Just today, the kids and I were out in the driveway playing. Marin asked me to help her draw a hopscotch grid using driveway chalk and Emmy was riding her bike. I lost track of Emmy for a minute and then she called my name. I looked around and did not see her, but her voice was very close by. Then I looked up, and she had climbed a tree to about 15 feet off the ground. Emmy is three years old, I have never seen her climb a tree even one branch high, I am forever lecturing her about how dangerous stairs are, and she is very cautious on playground equipment. Even in the apple orchard last weekend, Emmy did not climb trees.

Now I am looking up wondering how the heck I am going to get Emmy down. I asked Marin "Where did Emmy learn to climb a tree?" and Marin said "We do that in Africa to get food.

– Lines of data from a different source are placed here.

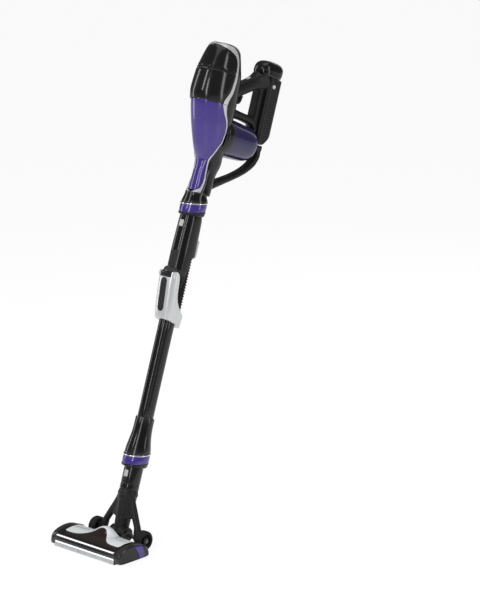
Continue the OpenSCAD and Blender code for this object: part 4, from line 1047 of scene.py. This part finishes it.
def buildFork():
    e, foot = fork["squareness"], fork["foot"]
    shell = stickLoft("flexFork", forkRows, e, 2.5, 0, 96)
    cutLine = [[p, foot + h] for p, h in fork["outline"]]
    carve(shell, sideSlab("c", cutLine, -60, 60), "INTERSECT")
    inside = [[foot + 20] + forkRows[3][1:]] + [row[:] for row in forkRows[3:-1]] + [[foot + 140] + forkRows[-1][1:]]
    carve(shell, stickLoft("i", inside, e, 3, -fork["wall"], 96))
    top = sideSlab("t", [[-70, foldS - 7], [foldP + 22, foldS - 7], [foldP + 22, foldS + 30], [-70, foldS + 30]],
                   -17.3, 17.3)
    carve(shell, top)
    tube = [[foot - 40, 17.1, tubeAxis - 20.1, tubeAxis + 20.1], [foot + 20, 17.1, tubeAxis - 20.1, tubeAxis + 20.1]]
    carve(shell, stickLoft("b", tube, 2, 10, 0, 64))
    carve(shell, lathe("h", [[0.02, 0], [14.5, 0], [14.5, 60], [0.02, 60]], stick(0, 3, foot + 10), alongStick, 48))
    seat = roundedRect(18.6, 78.6, 9.2, 8)
    carve(shell, seatCutter(seat, foot + 57, -60, -30))
    roundEdges(shell, 0.7, 42, 3)
    settle(shell, "wand_lower", "silver_paint", ["flex_fork"], 38)
    for side in (-1, 1):
        ear = lathe("forkEarLeft" if side < 0 else "forkEarRight",
                    softProfile([[3, 0], [8.4, 0], [8.4, 7.6], [3, 7.6]], 0.8),
                    stick(side * 17.5, foldP, foldS), acrossStick * side, 56, (0, 1, 0))
        settle(ear, "wand_lower", "silver_paint")


insert = {"half": 9.4, "low": 13, "long": 84, "pitch": 3.8}


def buildInsert():
    low, high, r = fork["foot"] + insert["low"], fork["foot"] + insert["low"] + insert["long"], insert["half"]
    rows = []
    for s in steps(low + 0.05, high - 0.05, 0.8):
        end = min(s - low, high - s)
        half = math.sqrt(max(0.05, r * r - (r - end) ** 2)) if end < r else r
        row = []
        for u in np.linspace(-1, 1, 31):
            x = u * half
            edge = min(half - abs(x), end) / 1.4
            diamond = diamondAt(x, s, insert["pitch"])
            row.append(frontOfFork(x, s, -0.5 + 0.4 * diamond * min(1, max(0, edge))))
        rows.append(row)
    settle(thicken(gridPiece("forkInsert", rows), 1.8, 0.15), "wand_lower", "black_matte", ["fork_insert"], 60)


tube = {"half": 17, "deep": 20, "groove": 0.7, "grooveWide": 0.09}


def buildTube():
    box = stickBox("lower_tube")
    rows = []
    for s in (box[0][2] + 0.5, box[0][2] + 40, (box[0][2] + box[1][2]) / 2, box[1][2] - 40, box[1][2] - 0.5):
        row = []
        for a in ringAngles(180):
            x, y = math.cos(a), math.sin(a)
            near = min(abs(math.atan2(math.sin(a - g), math.cos(a - g))) for g in (-0.75, math.pi + 0.75))
            dip = tube["groove"] * max(0, 1 - (near / tube["grooveWide"]) ** 2)
            row.append(stick((tube["half"] - dip) * power(x, 0.93),
                             tubeAxis + (tube["deep"] - dip) * power(y, 0.93), s))
        rows.append(row)
    pipe = gridPiece("lowerTube", rows, True)
    thicken(pipe, 2, 0.3)
    settle(pipe, "wand_lower", "black_gloss", ["lower_tube"])


buildArm()
buildStrip()
buildHose()
buildFork()
buildInsert()
buildTube()
print("flex joint made")

# ---------- neck yoke and wheels

yoke = {"legEnd": 64, "neckLow": 79, "neckHigh": 103, "voxel": 1.5, "rounds": 7}


def ballSolid(name, centre, radius):
    work = bmesh.new()
    bmesh.ops.create_icosphere(work, subdivisions=3, radius=radius * mm)
    mesh = bpy.data.meshes.new(name)
    work.to_mesh(mesh)
    work.free()
    mesh.transform(Matrix.Translation(centre))
    made = bpy.data.objects.new(name, mesh)
    scene.collection.objects.link(made)
    return made


def wrapped(name, solids):
    # the skin stretched over several solids
    work = bmesh.new()
    for solid in solids:
        work.from_mesh(solid.data)
        bpy.data.objects.remove(solid)
    found = bmesh.ops.convex_hull(work, input=work.verts)
    loose = [v for v in found["geom_interior"] if isinstance(v, bmesh.types.BMVert)]
    bmesh.ops.delete(work, geom=list(set(loose)), context="VERTS")
    mesh = bpy.data.meshes.new(name)
    work.to_mesh(mesh)
    work.free()
    made = bpy.data.objects.new(name, mesh)
    scene.collection.objects.link(made)
    return tidyMesh(made)


def drumSolid(r, low, high, centre, axis, start=(1, 0, 0)):
    return lathe("d", [[0.02, low], [r, low], [r, high], [0.02, high]], centre, axis, 48, start)


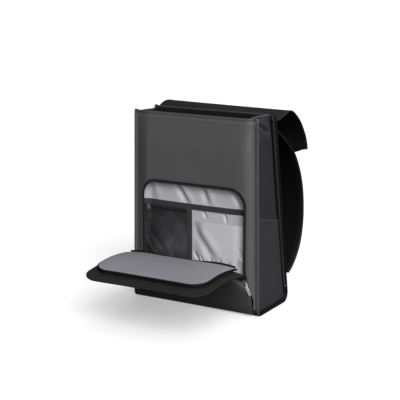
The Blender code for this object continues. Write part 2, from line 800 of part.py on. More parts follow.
def build_zip_pull(word, spot, tilt):
    """A slider with its back at spot, and its puller hanging from it, both turned by tilt about Y."""
    mount = bpy.data.objects.new(word + "_zip_mount", None)
    mount.location = spot
    mount.rotation_euler = (0.0, tilt, 0.0)
    backpack.objects.link(mount)
    axis_y = -SLIDER_THICKNESS - BRIDGE_RISE / 2
    bridge_length = SLIDER_LENGTH - BRIDGE_WIRE
    rise = BRIDGE_RISE + BRIDGE_WIRE
    slider = add_block(word + "_zip_slider", metal_finish, (SLIDER_WIDTH, SLIDER_THICKNESS, SLIDER_LENGTH),
                       (0.0, -SLIDER_THICKNESS / 2, 0.0), SLIDER_ROUNDING)
    bridge = add_block(word + "_bridge", metal_finish, (BRIDGE_WIRE, rise + 2 * GAP, bridge_length),
                       (0.0, -SLIDER_THICKNESS - rise / 2 + GAP, 0.0), 0.0)
    window = add_block(word + "_bridge_window", metal_finish,
                       (BRIDGE_WIRE * 3, BRIDGE_RISE, bridge_length - 2 * BRIDGE_WIRE),
                       (0.0, axis_y - GAP / 2, 0.0), 0.0)
    combine(bridge, window, "DIFFERENCE")
    combine(slider, bridge, "UNION")

    puller = add_block(word + "_zip_puller", metal_finish, (PULLER_WIDTH, PULLER_THICKNESS, PULLER_LENGTH),
                       (0.0, axis_y, 0.0), 0.0)
    top = PULLER_THICKNESS / 2
    for corner in puller.data.vertices:
        corner.co.z += top - PULLER_LENGTH / 2
    slot_length = bridge_length / 2 + 2 * BRIDGE_WIRE
    slot = add_block(word + "_puller_slot", metal_finish,
                     (PULLER_WIDTH - 2 * PULLER_THICKNESS, PULLER_THICKNESS * 3, slot_length),
                     (0.0, axis_y, -top - slot_length / 2), 0.0)
    combine(puller, slot, "DIFFERENCE")
    for item in (slider, bridge, window, puller, slot):
        item.parent = mount
    backpack.objects.link(slider)
    backpack.objects.link(puller)


# The row of the flap that the front slider rests beside
FRONT_SLIDER_ROW = 5


def build_zip_pulls():
    height = BAND_HEIGHT - GAP - SLIDER_LENGTH / 2
    place = MESH_SLIDER_INSET - OPENING_WIDTH / 2
    left = place - SLIDER_WIDTH / 2
    face = min(lining_face(left, height - SLIDER_LENGTH / 2), lining_face(left, BAND_HEIGHT))
    build_zip_pull("mesh", (place, face - LINING - 4 * GAP, height), MESH_PULLER_TILT)
    section = flap_section(FRONT_SLIDER_ROW / len(FLAP_ROWS))
    inner = section[4] + 3 * GAP
    lean = abs(FRONT_PULLER_TILT)
    x = inner + SLIDER_WIDTH / 2 * math.cos(lean) + SLIDER_LENGTH / 2 * math.sin(lean)
    tape = opening_half_width(FRONT_SLIDER_HEIGHT) - ZIP_TAPE - ZIP_SEAM
    y = FRONT - front_bulge(tape, FRONT_SLIDER_HEIGHT)
    build_zip_pull("front", (x, y, FRONT_SLIDER_HEIGHT), FRONT_PULLER_TILT)


clear_scene()
backpack = new_collection("business_backpack")
cutters = new_collection("cutters")
front_finish = new_finish("front_fabric", (0.080, 0.080, 0.083), 0.55)
shell_finish = new_finish("shell_fabric", (0.045, 0.045, 0.050), 0.60)
gusset_finish = new_finish("gusset_fabric", (0.033, 0.033, 0.038), 0.60)
side_finish = new_finish("side_pocket_fabric", (0.042, 0.041, 0.048), 0.60)
piping_finish = new_finish("piping", (0.090, 0.090, 0.092), 0.50)
band_finish = new_finish("band", (0.025, 0.025, 0.028), 0.70)
lining_finish = new_finish("lining", (0.430, 0.430, 0.460), 0.60)
flap_lining_finish = new_finish("flap_lining", (0.230, 0.225, 0.250), 0.60)
mesh_finish = new_finish("mesh", (0.020, 0.020, 0.022), 0.80)
lid_finish = new_finish("lid_lining", (0.065, 0.065, 0.078), 0.60)
strap_finish = new_finish("strap_mesh", (0.012, 0.012, 0.014), 0.80)
webbing_finish = new_finish("webbing", (0.015, 0.015, 0.017), 0.70)
buckle_finish = new_finish("buckle", (0.012, 0.012, 0.013), 0.40)
metal_finish = new_finish("slider_metal", (0.060, 0.060, 0.065), 0.30, 1.0)
build_base_panel()
build_back_panel()
build_front_panel()
build_opening_zip_tape()
build_pocket_lining()
build_organiser()
build_pocket_flap()
build_flap_lining()
build_flap_zip_band()
build_main_lid()
for side, word in ((-1, "left"), (1, "right")):
    build_side(side, word)
    build_piping(side, word)
    build_strap(side, word)
build_zip_pulls()
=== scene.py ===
import math

import bpy
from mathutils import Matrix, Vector, noise


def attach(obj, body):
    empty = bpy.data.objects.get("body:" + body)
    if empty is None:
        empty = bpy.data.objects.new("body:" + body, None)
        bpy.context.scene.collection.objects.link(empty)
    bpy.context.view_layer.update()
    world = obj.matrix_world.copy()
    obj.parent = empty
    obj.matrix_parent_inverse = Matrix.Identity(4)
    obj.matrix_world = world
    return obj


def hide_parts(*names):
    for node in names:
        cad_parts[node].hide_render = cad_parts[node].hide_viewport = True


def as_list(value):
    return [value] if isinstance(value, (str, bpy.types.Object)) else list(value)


# A business backpack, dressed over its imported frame: lid thrown back, front pocket let down.
# Metres, +Z up, the front faces -Y.
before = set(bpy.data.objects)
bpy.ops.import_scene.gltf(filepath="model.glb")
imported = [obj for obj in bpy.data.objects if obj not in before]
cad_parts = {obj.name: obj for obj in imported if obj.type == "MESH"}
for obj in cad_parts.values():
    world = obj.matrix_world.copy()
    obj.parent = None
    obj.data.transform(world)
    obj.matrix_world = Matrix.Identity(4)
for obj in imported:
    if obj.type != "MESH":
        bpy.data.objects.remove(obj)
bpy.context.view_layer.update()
print("frame loaded")

bag = {
    "height": 0.410,
    "topWidth": 0.294,
    "baseWidth": 0.306,
    "topDepth": 0.0815,
    "baseDepth": 0.1375,
    "frontRoll": 0.012,
    "frontLip": 0.004,
    "backRoll": 0.020,
    "backLip": 0.012,
    "bulge": 0.011,
    "hemBulge": 0.006,
    "cloth": 0.002,
    "lining": 0.0015,
    "backPad": 0.010,
    "gap": 0.0003,
    "piping": 0.0038,
    "flange": 0.006,
    "slackStart": 0.79,
    "hemReach": 0.075,
}
frontFace = -bag["baseDepth"] / 2
backFoot = bag["baseDepth"] / 2
gap = bag["gap"]
up = Vector((0, 0, 1))
forward = Vector((0, -1, 0))


def mix(low, high, share):
    return low + (high - low) * share


def ease(share):
    share = min(max(share, 0.0), 1.0)
    return share * share * (3.0 - 2.0 * share)


def readRow(rows, place):  # a smooth curve through a table's rows
    place = min(max(place, 0.0), len(rows) - 1.0)
    low = min(int(place), len(rows) - 2)
    share = place - low
    square = share * share
    cube = square * share
    values = []
    for column in range(len(rows[0])):
        before = rows[max(low - 1, 0)][column]
        start = rows[low][column]
        end = rows[low + 1][column]
        after = rows[min(low + 2, len(rows) - 1)][column]
        values.append(
            (2 * cube - 3 * square + 1) * start
            + (cube - 2 * square + share) * (end - before) / 2
            + (3 * square - 2 * cube) * end
            + (cube - square) * (after - start) / 2
        )
    return values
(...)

Watch, I show you." And Marin proceeded to scamper up the tree next to Emmy. Unbelievable.

Brown Skin

Emmy is finally noticing skin color in a big way, is quite fascinated by it, and raises some interesting questions.

For example, while bathing in the tub, she asked if she washed hard enough would she have white skin. When told no, she quietly pondered that for awhile. Then she asked "When I go to heaven, will I have white skin then?"

Yesterday Emmy was on the phone with Colleen. She told Colleen she was going to draw a picture of Colleen eating ice cream. Colleen thanked Emmy and told her she can't wait to see it. Then Emmy asked Colleen "Mama, you want me to draw you with white skin or brown skin?"